Most of the younger players have heard of it but other than eventually temple of the elemental evil 20 years ago and refeatured in DDO (They also did put in slave lords) it has not been featured in any recent product.
It simply would not make much sense and as i pointed out before:
The rules might be simply vanilla, and nothing new required rulewise but
the fluff of the setting the tone and the feel is out of date, it does not appeal to many of todays generations roleplayers.
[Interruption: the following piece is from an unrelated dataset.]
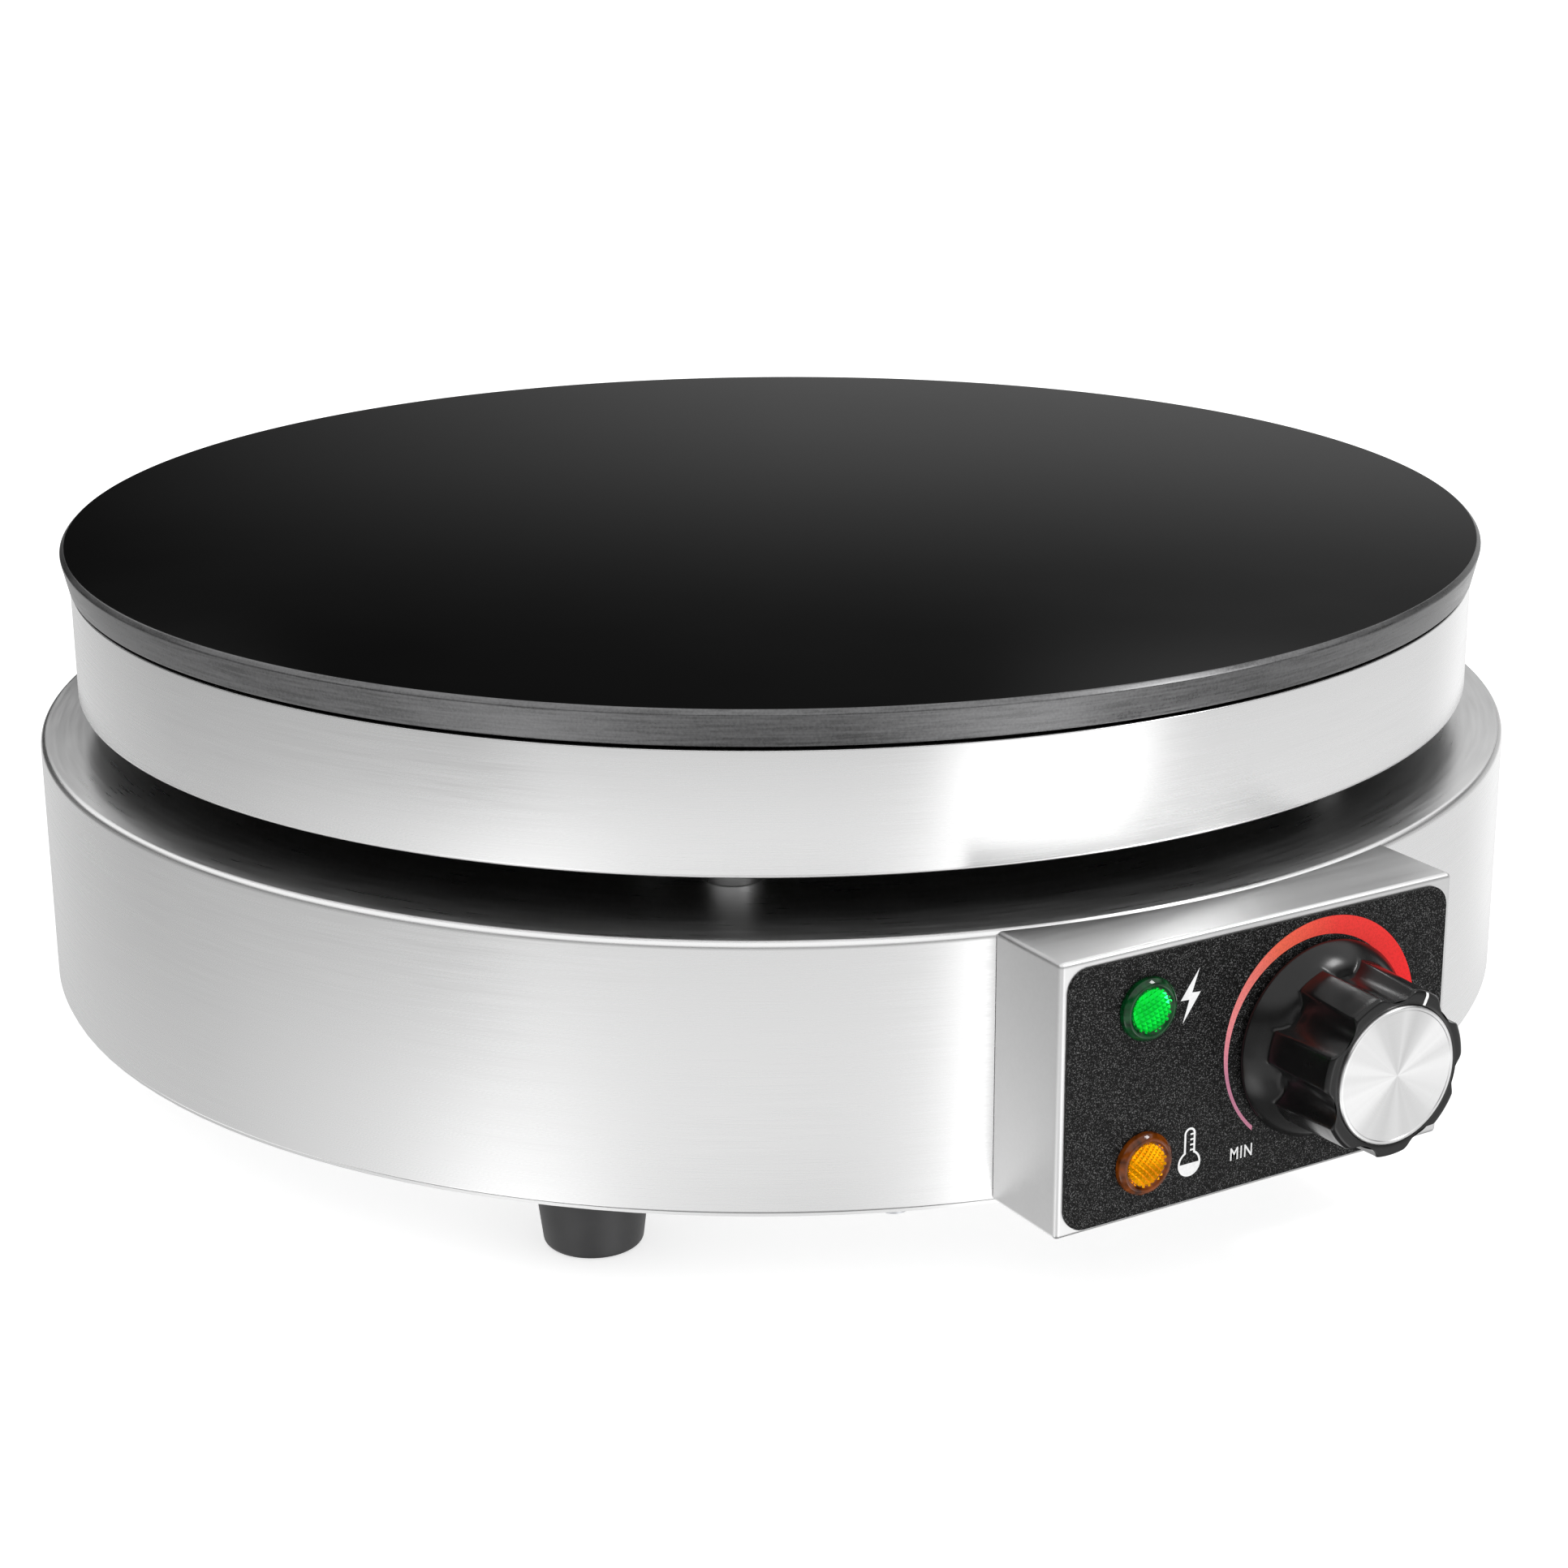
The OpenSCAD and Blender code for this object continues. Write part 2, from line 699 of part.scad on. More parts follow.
module control_panel() {
    color("#262627") on_panel(0, 0) translate([0, 0, -panel_t]) linear_extrude(panel_t) difference() {
        rounded_rect(panel_w, panel_h, panel_corner);
        for (side = [-1, 1])
            translate([lamp_x, side * lamp_pitch / 2]) circle(r = lamp_hole_r, $fn = round_fn);
        translate([knob_x, knob_rise]) {
            circle(r = shaft_hole_r, $fn = round_fn);
            stat_screw_spots() circle(r = screw_hole_r, $fn = round_fn);
        }
    }
}

// Lamps
module lamp_lens() {
    dome_n = 8;
    rise = lens_h - lens_bevel_h;
    rotate_extrude($fn = round_fn) polygon(concat(
        [
            [lens_bore_r, -lens_stem_h], [lens_stem_r, -lens_stem_h], [lens_stem_r, 0], [lens_r, 0],
            [lens_r, lens_rim_h], [lens_bevel_r, lens_bevel_h]
        ],
        [
            for (i = [1:dome_n])
                let (t = i / dome_n) [lens_bevel_r * (1 - t), lens_bevel_h + rise * (1 - (1 - t) * (1 - t))]
        ],
        [[0, lens_bore_top], [lens_bore_r, lens_bore_top]]
    ));
}
module green_lamp_lens() { color("#17c03a") on_panel(lamp_x, lamp_pitch / 2) lamp_lens(); }
module amber_lamp_lens() { color("#f39a1c") on_panel(lamp_x, -lamp_pitch / 2) lamp_lens(); }
module lamp_bodies() {
    socket_r = lens_stem_r + shaft_clear;
    color("#e9e6da") at_lamps() difference() {
        pillar(lamp_body_r, -lamp_body_end, inner_face);
        pillar(socket_r, -lamp_floor, inner_face + 1);
        pillar(neon_r + shaft_clear, -neon_seat, -lamp_floor + 1);
    }
}
module neon_bulbs() {
    color("#f3c9a0") at_lamps() union() {
        pillar(neon_r, -neon_seat, neon_top);
        translate([0, 0, neon_top]) sphere(r = neon_r, $fn = round_fn);
    }
}
module lamp_terminals() {
    color("#c9b26a") at_lamps()
        for (side = [-1, 1])
            translate([side * tab_spread - tab_t / 2, -tab_w / 2, -lamp_body_end - tab_h])
                cube([tab_t, tab_w, tab_h]);
}

// Thermostat
module thermostat_body() {
    color("#aeb1b4") on_knob_axis() difference() {
        union() {
            translate([-stat_w / 2, -stat_h / 2, inner_face - stat_d]) cube([stat_w, stat_h, stat_d]);
            pillar(stat_boss_r, inner_face - 1, -panel_t);
        }
        pillar(shaft_r + shaft_clear, inner_face - stat_bore_l - 1, 1);
        pillar(stat_cavity_r, inner_face - stat_d - 1, inner_face - stat_bore_l);
        stat_screw_spots() pillar(stat_screw_r, inner_face - stat_screw_l, inner_face + 1);
    }
}
module thermostat_base() {
    color("#efece2") on_knob_axis()
        translate([-stat_base_w / 2, -stat_base_h / 2, inner_face - stat_d - stat_base_d])
            cube([stat_base_w, stat_base_h, stat_base_d]);
}
module thermostat_terminals() {
    color("#c9b26a") on_knob_axis()
        for (x = stat_tab_x)
            for (y = stat_tab_y)
                translate([x, y, inner_face - stat_d - stat_base_d - tab_h]) cube([tab_w, tab_t, tab_h]);
}
module thermostat_screws() {
    color("#b9bbbe") on_knob_axis() stat_screw_spots() union() {
        pillar(stat_head_r, 0, stat_head_h);
        pillar(stat_screw_r, inner_face - stat_screw_l, 1);
    }
}
module thermostat_shaft() {
    color("#c9cbcd") on_knob() difference() {
        union() {
            pillar(shaft_r, shaft_back, shaft_front);
            pillar(collar_r, collar_z, collar_z + collar_h);
        }
        translate([-collar_r, -collar_r - flat_y, flat_from]) cube([2 * collar_r, collar_r, shaft_front]);
    }
}

// Knob
module knob_profile() {
    skirt_r = skirt_d / 2;
    polygon([
        [0, knob_gap], [skirt_r - skirt_edge, knob_gap], [skirt_r, knob_gap + skirt_edge],
        [skirt_r, skirt_rim_h], [skirt_r - skirt_lip, skirt_rim_h + skirt_lip],
        [lobe_d / 2 + skirt_foot, skirt_slope_h], [0, skirt_slope_h]
    ]);
}
module grip_profile() {
    polygon([
        [0, knob_gap + 1], [lobe_d / 2, knob_gap + 1], [lobe_d / 2, skirt_slope_h],
        [lobe_front_d / 2, knob_front - front_chamfer], [lobe_front_d / 2 - front_chamfer, knob_front],
        [0, knob_front]
    ]);
}
module knob_body() {
    flute_at = lobe_front_d / 2 - flute_depth + flute_r;
    color("#141414") on_knob() difference() {
        union() {
            rotate_extrude($fn = fine) knob_profile();
            difference() {
                rotate_extrude($fn = fine) grip_profile();
                for (i = [0:lobes - 1])
                    rotate([0, 0, 360 / lobes * (i + 0.5)])
                        translate([0, flute_at, skirt_slope_h])
                            cylinder(r = flute_r, h = knob_front, $fn = fine);
            }
        }
        difference() {
            pillar(recess_r, knob_gap - 1, recess_top, fine);
            pillar(insert_r + hub_wall, knob_gap - 2, recess_top + 1);
        }
        pillar(shaft_r + shaft_room, knob_gap - 1, insert_from + 1);
        pillar(insert_r, insert_from, insert_to);
        pillar(cap_d / 2, knob_front - cap_seat, knob_front + 1, fine);
        grub_hole(insert_r - 1, lobe_d);
    }
}
module grub_hole(from, to) {
    translate([0, -from, grub_z]) rotate([90, 0, 0]) cylinder(r = grub_r, h = to - from, $fn = round_fn);
}
module knob_cap() {
    r = cap_d / 2;
    z0 = knob_front - cap_seat;
    z1 = z0 + cap_t;
    color("#e6e8ea") on_knob() rotate_extrude($fn = fine)
        polygon([[0, z0], [r, z0], [r, z1 - cap_bevel], [r - cap_bevel, z1], [0, z1]]);
}
module knob_insert() {
    bore = shaft_r + shaft_clear;
    color("#c8a24a") on_knob() difference() {
        pillar(insert_r, insert_from, insert_to);
        difference() {
            pillar(bore, insert_from - 1, shaft_front + shaft_clear);
            translate([-insert_r, -insert_r - flat_y - shaft_clear, insert_from - 2])
                cube([2 * insert_r, insert_r, insert_to]);
        }
        grub_hole(0, insert_r + 1);
    }
}
module knob_set_screw() {
    start = flat_y + 2 * shaft_clear;
    color("#8d8f92") on_knob() grub_hole(start, start + grub_l);
}

// Cord gland at the back
module gland_body() {
    color("#2b2b2c") on_back() difference() {
        union() {
            pillar(gland_thread_r, -gland_tail, gasket_t + gland_hex_h + gland_front);
            pillar(gland_hex_r, gasket_t, gasket_t + gland_hex_h, 6);
        }
        pillar(gland_bore_r, -gland_tail - 1, gasket_t + gland_hex_h + gland_front + 1);
    }
}
module gland_gasket() {
    color("#1f1f20") on_back() pipe(gasket_r, gland_thread_r, 0, gasket_t);
}
module gland_seal() { color("#3c3d3e") on_back() pipe(gland_bore_r, cord_d / 2, seal_from, seal_to); }
module gland_cap_nut() {
    z0 = gasket_t + gland_hex_h + thread_gap;
    z_front = gasket_t + gland_hex_h + gland_front;
    color("#2b2b2c") on_back() difference() {
        rotate_extrude($fn = round_fn) polygon([
            [0, z0], [cap_nut_r, z0], [cap_nut_r, z_front - cap_nut_face],
            [gland_thread_r + 1, cap_nut_to], [0, cap_nut_to]
        ]);
        pillar(gland_thread_r, z0 - 1, z_front + thread_gap);
        pillar(gland_bore_r, z0, cap_nut_to + 1);
    }
}
module gland_locknut() {
    z_top = sqrt(pow(drum_r - sheet, 2) - pow(locknut_r, 2)) - drum_r;
    color("#2b2b2c") on_back() hex_nut(locknut_r, gland_thread_r, z_top - locknut_h, locknut_h);
}

// Supply terminals and earth
module terminal_bracket() {
    color("#b4b7ba") translate([bracket_x, bracket_y, z_drum_inside - bracket_h]) union() {
        cube([bracket_w, bracket_t, bracket_h]);
        translate([0, 0, bracket_h - bracket_t]) cube([bracket_w, bracket_flange, bracket_t]);
    }
}
module at_block_ways() {
    step = (block_w - rib_t) / block_ways;
    for (i = [0:block_ways - 1])
        translate([block_x + rib_t / 2 + step * (i + 0.5), bracket_y - block_d, 0]) children();
}
module terminal_block() {
    color("#f0eee6") difference() {
        translate([block_x, bracket_y - block_d, z_block]) cube([block_w, block_d, block_h]);
        at_block_ways() translate([0, -1, z_block + block_h / 2]) rotate([-90, 0, 0])
            cylinder(r = block_d / 4, h = block_d / 2, $fn = round_fn);
    }
}
module terminal_screws() {
    screw_h = block_d / 4 - 1;
    color("#c9cbcd") at_block_ways()
        translate([0, block_d / 4, z_block + block_h / 2]) rotate([-90, 0, 0])
            cylinder(r = stud_r, h = screw_h, $fn = round_fn);
}
module earth_stud() {
    color("#c9cbcd") translate([earth_x, earth_y, 0])
        pillar(earth_r, z_drum_inside - earth_l, z_drum_inside);
}
module earth_nut() {
    z0 = z_drum_inside - earth_l + earth_nut_up;
    color("#c9b26a") translate([earth_x, earth_y, 0]) union() {
        hex_nut(nut_r - 1, earth_r, z0, nut_h - 1);
        pipe(nut_r, earth_r, z0 + nut_h - 1, z0 + nut_h);
    }
}
module brown_wire() { color("#6b3f22") wire(brown_route, wire_r); }
module blue_wire() { color("#2f5fa8") wire(blue_route, wire_r); }
module red_wire() { color("#a8231f") wire(red_route, wire_r); }
module link_wire() { color("#e7e2d6") wire(link_route, wire_r); }
module earth_wire() { color("#8fae2c") wire(earth_route, wire_r); }

cooking_plate();
outer_heating_element();
inner_heating_element();
element_cold_ends();
element_clamp_plate();
insulation_mat();
plate_studs();
plate_stud_nuts();
sensing_bulb();
bulb_clip();
bulb_clip_screw();
capillary_tube();
thermal_cutout();
upper_ring();
pan_floor();
standoff_posts();
post_bolts();
post_nuts();
wire_conduit();
drum_shell();
bottom_cover();
cover_screws();
rubber_feet();
foot_screws();
foot_washers();
foot_nuts();
control_box();
control_panel();
green_lamp_lens();
amber_lamp_lens();
lamp_bodies();
neon_bulbs();
lamp_terminals();
thermostat_body();
thermostat_base();
thermostat_terminals();
thermostat_screws();
thermostat_shaft();
knob_body();
knob_cap();
knob_insert();
knob_set_screw();
gland_body();
gland_gasket();
gland_seal();
gland_cap_nut();
gland_locknut();
terminal_bracket();
terminal_block();
terminal_screws();
earth_stud();
earth_nut();
brown_wire();
blue_wire();
red_wire();
link_wire();
earth_wire();
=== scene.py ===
"""The looks of the round electric griddle, built around its CAD frame. Metres, +Z up, -Y the front."""

import json
import math

import bmesh
import bpy
from mathutils import Matrix, Vector


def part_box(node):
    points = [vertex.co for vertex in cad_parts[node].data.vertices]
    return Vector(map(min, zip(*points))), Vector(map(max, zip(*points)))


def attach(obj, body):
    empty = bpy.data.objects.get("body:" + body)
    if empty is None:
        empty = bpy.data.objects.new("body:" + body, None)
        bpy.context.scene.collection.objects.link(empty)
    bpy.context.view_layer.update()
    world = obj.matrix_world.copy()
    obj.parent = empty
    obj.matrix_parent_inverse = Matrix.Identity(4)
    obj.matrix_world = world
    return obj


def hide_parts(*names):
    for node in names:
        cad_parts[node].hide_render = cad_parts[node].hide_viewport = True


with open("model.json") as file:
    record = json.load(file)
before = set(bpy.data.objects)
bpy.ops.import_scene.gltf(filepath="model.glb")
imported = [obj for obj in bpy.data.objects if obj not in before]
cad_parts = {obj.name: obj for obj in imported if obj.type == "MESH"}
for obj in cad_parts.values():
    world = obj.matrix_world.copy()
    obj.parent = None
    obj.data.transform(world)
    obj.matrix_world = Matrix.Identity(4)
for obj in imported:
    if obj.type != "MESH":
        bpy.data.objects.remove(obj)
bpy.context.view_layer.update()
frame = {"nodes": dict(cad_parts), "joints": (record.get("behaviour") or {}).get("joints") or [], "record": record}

MM = 0.001
FULL = 2 * math.pi
STEPS_ROUND = 288
STEPS_SMALL = 64
SHARP = math.radians(32)


# ---------------------------------------------------------------- places, read from the frame

def low(node, axis):
    """The lowest place of a CAD node on an axis (0 is X, 2 is Z), to a hundredth of a millimetre."""
    return round(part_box(node)[0][axis], 5)


def high(node, axis):
    """The highest place of a CAD node on an axis."""
    return round(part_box(node)[1][axis], 5)


PLATE_R = round(high("cooking_plate", 0), 4)
PLATE_Z = high("cooking_plate", 2)
PLATE_UNDER = low("cooking_plate", 2)
RING_R = high("upper_ring", 0)
RING_TOP = high("upper_ring", 2)
RING_BOTTOM = low("upper_ring", 2)
DRUM_R = high("drum_shell", 0)
DRUM_TOP = high("drum_shell", 2)
DRUM_BOTTOM = low("drum_shell", 2)
BOX_HALF = high("control_box", 0)
BOX_FRONT = low("control_box", 1)
PANEL_FRONT = low("control_panel", 1)
PANEL_W = high("control_panel", 0) - low("control_panel", 0)
PANEL_H = high("control_panel", 2) - low("control_panel", 2)
PANEL_Z = (high("control_panel", 2) + low("control_panel", 2)) / 2
LAMP_X = (high("green_lamp_lens", 0) + low("green_lamp_lens", 0)) / 2
KNOB = frame["joints"][0]["pos_m"]
KNOB_X = KNOB[0]
KNOB_Z = KNOB[2]
FLOOR_Z = low("rubber_feet", 2)
GLAND_Z = (high("gland_cap_nut", 2) + low("gland_cap_nut", 2)) / 2
POINTER = math.radians(25)
SHEET = 1 * MM
LAMP_HOLE_R = 6 * MM
SHAFT_HOLE_R = 5.5 * MM
GLAND_HOLE_R = 8.1 * MM


# ---------------------------------------------------------------- meshes

def finish_mesh(name, mesh, materials, body, nodes=(), sharp=SHARP):
    """Makes a piece from a mesh: smooth faces, sharp edges where they bend, its materials and its body."""
    for polygon in mesh.polygons:
        polygon.use_smooth = True
    mesh.set_sharp_from_angle(angle=sharp)
    piece = bpy.data.objects.new(name, mesh)
    bpy.context.scene.collection.objects.link(piece)
    for material in materials:
        mesh.materials.append(material)
    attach(piece, body)
    if nodes:
        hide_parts(*nodes)
    return piece


def mesh_from(work, name, place=None):
    """Turns a bmesh into a mesh with its normals outwards, moved to its place."""
    bmesh.ops.remove_doubles(work, verts=work.verts, dist=1e-7)
    bmesh.ops.recalc_face_normals(work, faces=work.faces)
    mesh = bpy.data.meshes.new(name)
    work.to_mesh(mesh)
    work.free()
    if place is not None:
        mesh.transform(place)
    return mesh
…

They do not want limitations, political incorrect puns, and are rather into worlds like Eberron or maybe Ravnica than into Greyhawk which most of them would see as a blander version of FR if an official product would try to shoehorn all modernisms into that settings.
For you grognards (i am a grognard too): Why aren't you much more interested in official rules on how to do Darksun with 5e or planescape or Dragonlance?
And i do not mean new content, which is really not needed, I absolutely mean the RULES
How shall i do Halfgiants or thrikreen in a balanced realistic way (Bound accuracy!)? How shall i do dragonlances in 5e?
How about minor quality equipment? How do i do the high magic partially needed in Planescape right?
What is unclear about how to do Greyhawk in 5e? Nothing! absolutely nothing! We do not need anything for Greyhawk 5e it is all out there and afaik in available in .pdf reprint if soemone needs the stories.
If you consider yourself able to DM a Greyhawk campaign then you absolutely should be able to convert the existing material to 5e because that is the easier part of the modification of official greyhawk material you are gona need to do to make things playable and smooth!
Well I'm thinking it would mostly be setting fluff, new monsters, a fairly big adventure, and a sprinkling of rules. So it would be more of a cross between an adventure book, a setting book like Ravnica, and a monster book like Mordenkainen's.
I'll say that if I had a choice, I'd put settings like Dark Sun, Planescape and Spelljammer before Greyhawk. But I also recognize that those settings require much more playtesting and innovative rulesets, compared to a Greyhawk book that would be more monsters, backgrounds and fluff.
I'll also add that the reason I'd like to see Greyhawk getting a book is because I think the lack of content for that setting is the reason it's unpopular, not anything related to Greyhawk itself. After all Age of Worms is perhaps the most popular Adventure Path of all time (not adventure or module), and you can see Greyhawk's influence even in 5e's Forgotten Realms material with the Princes of the Apocalypse, Acererak in Tomb of Annihilation, and Vecna in both Critical Role and the upcoming Descent into Avernus.
I think a new Greyhawk book that essentially compiles older Greyhawk material to be better edited with new art and material for 5e, would go a long way to improve its popularity. And if you're not changing it extensively, there's not much risk of hurting the grognards either (I said no Dragonborn!)
Loved your comment! However, I have to ask ....
O RLY? I don't think I've ever met someone who loved alignment languages. Is there a story here?![]()
They are other matter: the accidental retocn/reboot by the media. Hasbro wants movies, cartoons and teleseries of their franchises, but this could cause some changes in the background or lore. For example, do you remember now Spiderman's girlfriend isn't Mary Jane Watson?
The future of D&D are the franchises or intellectual property, and theses shouldn't be "snow globes" or their will fall in the olvidion.
I notice to start from zero creating a new world is easier than adding "patchs" or new zones, but maybe WotC should allow to publish as fan-fiction the homebreed version of canon worlds.
* D&D was created to be high fantasy. If we try to create a low fantasy world, lots of players will miss the crunch. It would be like a videogame patch to nerf some character special skill.
* I guess we will see a steampunk/fantasy gaslamp settin as a transition between D&D and d20 Modern 2.0. and I don't refer Ravenloft.